Gendarmes et acteurs du Moyen-Orient
Dans la première partie « thèmes et documents », l’auteur consacre son étude aux acteurs et aux outils qui façonnent le Moyen-Orient. Mondialisation oblige, les Etats-Unis, malgré une réorientation récente vers l’Asie, restent le principal acteur géopolitique du Moyen-Orient. La priorité est de maintenir une « pax americana » sur les pétromonarchies du Golfe qui constituent le cœur mondial de la production et de l’exportation des hydrocarbures mais aussi sur l’allié indéfectible qu’est Israël. Cependant le retrait relatif des Etats-Unis ouvre la scène régionale à de nouveaux acteurs qui se disputent le leadership. Les deux puissances régionales, l’Iran et l’Arabie saoudite, sont en concurrence pour la domination du Moyen-Orient. Mais forte de sa réussite économique et de sa puissance militaire, la Turquie cherche aussi à s’imposer dans le paysage politique de la région. C’est sans compter sur les six pétromonarchies du Golfe unies dans le cadre du Conseil de Coopération du Golfe (CCG), organisme ayant pour objectif d’assurer la stabilité politique et économique de la principale région productrice d’hydrocarbures du monde. Fabrice Balanche y voit ici le centre du Moyen-Orient au regard de l’immense excédent commercial que procure la rente des hydrocarbures, puissance financière utilisée pour peser sur les décisions géopolitiques régionales. Si l’analyse se révèle pertinente du point de vue de la richesse et des flux financiers liés à ces pétromonarchies, la thèse de la centralité n’apparaît guère évidente du point de vue démographique, culturel, ni même politique, le CCG étant du reste loin de présenter un front uni. Le modèle géographique centre/périphérie apparaît peu opérant pour un espace régional avant tout fondé sur la géopolitique et dominé par la fragmentation, voire la balkanisation.
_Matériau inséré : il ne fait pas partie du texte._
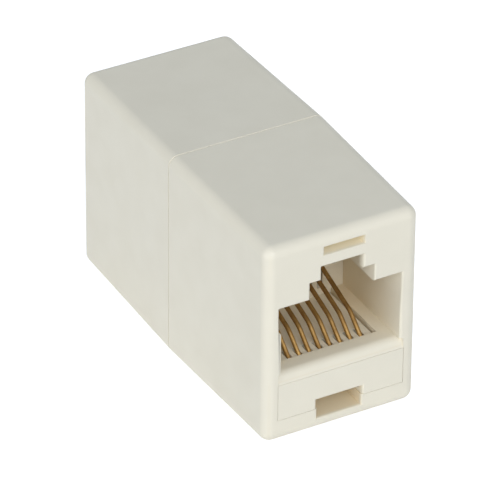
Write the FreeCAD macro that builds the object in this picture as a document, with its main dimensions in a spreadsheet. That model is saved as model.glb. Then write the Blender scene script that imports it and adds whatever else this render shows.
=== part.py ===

Vers une balkanisation du Moyen-Orient ?
Dans un second temps, l’auteur dresse un inventaire détaillé des crises nationales qui traversent le Moyen-Orient : guerre civile en Syrie, dislocation de l’Irak, Liban et Yémen au bord de l’explosion, Egypte écartelée entre les Frères musulmans et l’armée. Aux luttes internes s’ajoute les ingérences des puissances régionales. L’Iran et l’Arabie saoudite s’affrontent au Liban, en Irak et en Syrie par le biais d’alliés locaux. L’internationalisation du conflit est aussi une donnée importante du combat que se livrent Israéliens et Palestiniens. Face à ces crises, l’auteur nous rappelle que les acteurs non étatiques s’affirment de plus en plus comme de puissantes forces politiques. Ainsi, les mouvements islamistes souvent transnationaux profitent des conflits pour s’implanter et contrôler les territoires où les Etats sont en déliquescence. Depuis Riyad ou Doha, les médias panarabes se sont lancés dans le jeu géopolitique, leurs engagements conduisant à mobiliser les foules afin de construire un nouveau Moyen-Orient.
Pour terminer, Fabrice Balanche identifie les grands défis auxquels doit faire face le Moyen-Orient. Selon lui, la faillite des Etats-nations, la marginalisation économique et politique et l’absence de perspective pour toute une frange de la population sont à l’origine de la remise en cause de l’autoritarisme d’Etat et de la radicalisation islamique. En définitive, l’auteur montre le processus de fragmentation territoriale sur des lignes ethniques, religieuses et communautaires. Il pose en substance la question de la balkanisation du Moyen-Orient.
Tout en rappelant les fondements historiques et géographiques qui ont façonné la région depuis le début du XXe siècle, ce numéro géographique de la Documentation photographique nous permet de faire le point sur un Moyen-Orient grâce à un regard actualisé. Fondé sur un texte synthétique et un corpus documentaire de grande qualité, il apporte une grille de lecture efficace à tous ceux qui cherchent à mieux comprendre cette région en perpétuel renouvellement géopolitique.